Médico funda teatro e bloco de rua para tratar pacientes psiquiátricos
'Hotel da Loucura' é um espaço decorado com objetos e tecidos coloridos, acolhedor e dedicado às manifestações artísticas
O lugar mudou gradativamente, e nos últimos dois anos, a transformação foi maior. Antigos internos passaram a ser hóspedes, paredes cinzentas hoje são coloridas e o tratamento dos pacientes é feito com atividades de teatro, música e dança. À frente da mudança, o jovem médico Vítor Pordeus, de 34 anos, explica: “A arte tem uma função de cura essencial”.
Desde 2012, Pordeus ocupou o andar
inteiro de um dos pavilhões da unidade e criou o Hotel da Loucura. É um
espaço decorado com objetos e tecidos coloridos, acolhedor e dedicado às
manifestações artísticas. Tudo faz parte da terapia de tratamento para
doentes mentais.
“Toda vez que alguém experimenta
alegria e prazer, a mente está em expansão”, defende ele. “Uma pessoa
isolada socialmente, presa dentro de casa, tratada como inferior ou
incompetente, essa não tem cura”. No sentido inverso ao tratamento feito
exclusivamente com medicamentos, ele prescreve afeto, alegria,
criatividade.
Esse método, Pordeus criou baseado no trabalho da psiquiatra Nise da Silveira, que hoje dá nome ao instituto. Depois de ser presa e torturada no governo Vargas, Nise foi trabalhar no Engenho de Dentro e decidiu que os internos não poderiam ser tratados como ela foi pelos torturadores. Tornou-se uma das pioneiras na aplicação da arte ao tratamento psiquiátrico.

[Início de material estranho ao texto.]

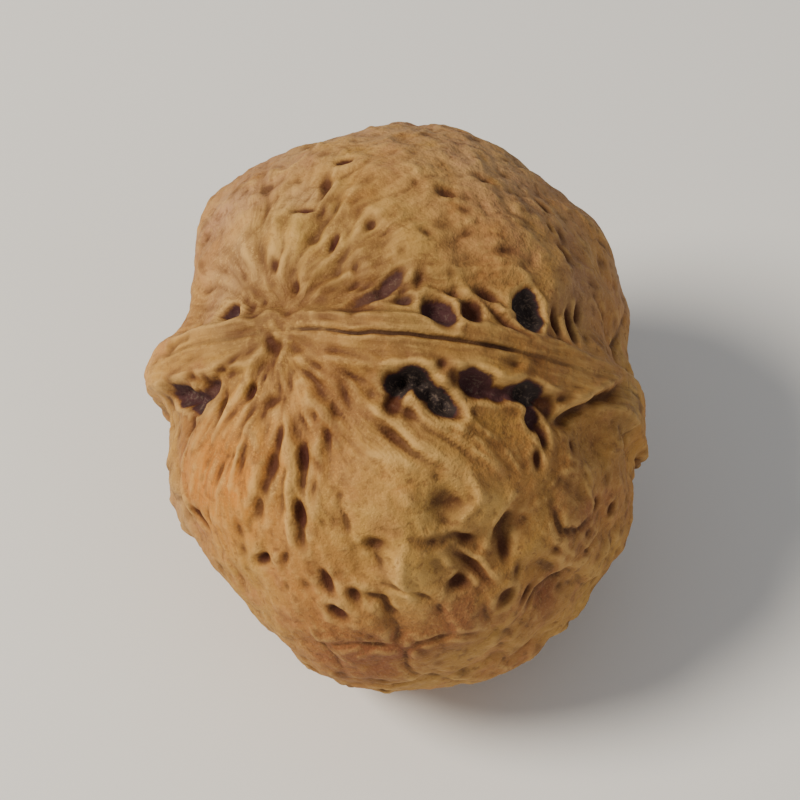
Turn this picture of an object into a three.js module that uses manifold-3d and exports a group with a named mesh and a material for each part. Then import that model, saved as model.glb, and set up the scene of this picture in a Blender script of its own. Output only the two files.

O grupo de teatro de rua composto por internos se apresentou em vários pontos do Rio e do Brasil, e o bloco Loucura Suburbana já se incorporou à agenda do Carnaval carioca. O médico, que coordena o Núcleo de Cultura, Ciência e Saúde da Secretaria municipal de Saúde, esteve há um mês na Inglaterra para falar sobre a experiência.
Menos 1.940 internos
O hospital, criado há 103 anos, já chegou a ter dois mil internos. Hoje, apenas 60 casos mais agudos são tratados no Instituto Municipal Nise da Silveira em tempo integral. Outros 200 antigos internos continuam como hóspedes porque foram abandonados por suas famílias. Eles não tiveram para onde ir mesmo em condições de sair da unidade.
Vitor Pordeus lembra como foi difícil reduzir as medicações. “Começamos a encarar surto psicótico sem apelar para os remédios, usando apenas a oficina de teatro”, conta. Uma das pacientes, agressiva, teve um surto forte. “Nesse dia, a contivemos, colocamos no chão e atravessamos essa tempestade junto com o grupo. Só então, ela me contou do episódio de maior violência que sofreu: um estupro aos 13 anos”.
Além das ações propostas pelo médico, os pacientes convivem com grupos culturais que também ocupam o espaço, como o coletivo Norte Comum. “A ideia é que aqui funcione um centro internacional de Psiquiatria transcultural”, imagina Vitor Pordeus.
“Somos um povo condenado à originalidade, como dizia Helio Oiticica. Temos que tentar caminhos inovadores, e isso vai acontecer aqui no Engenho de Dentro”, garante.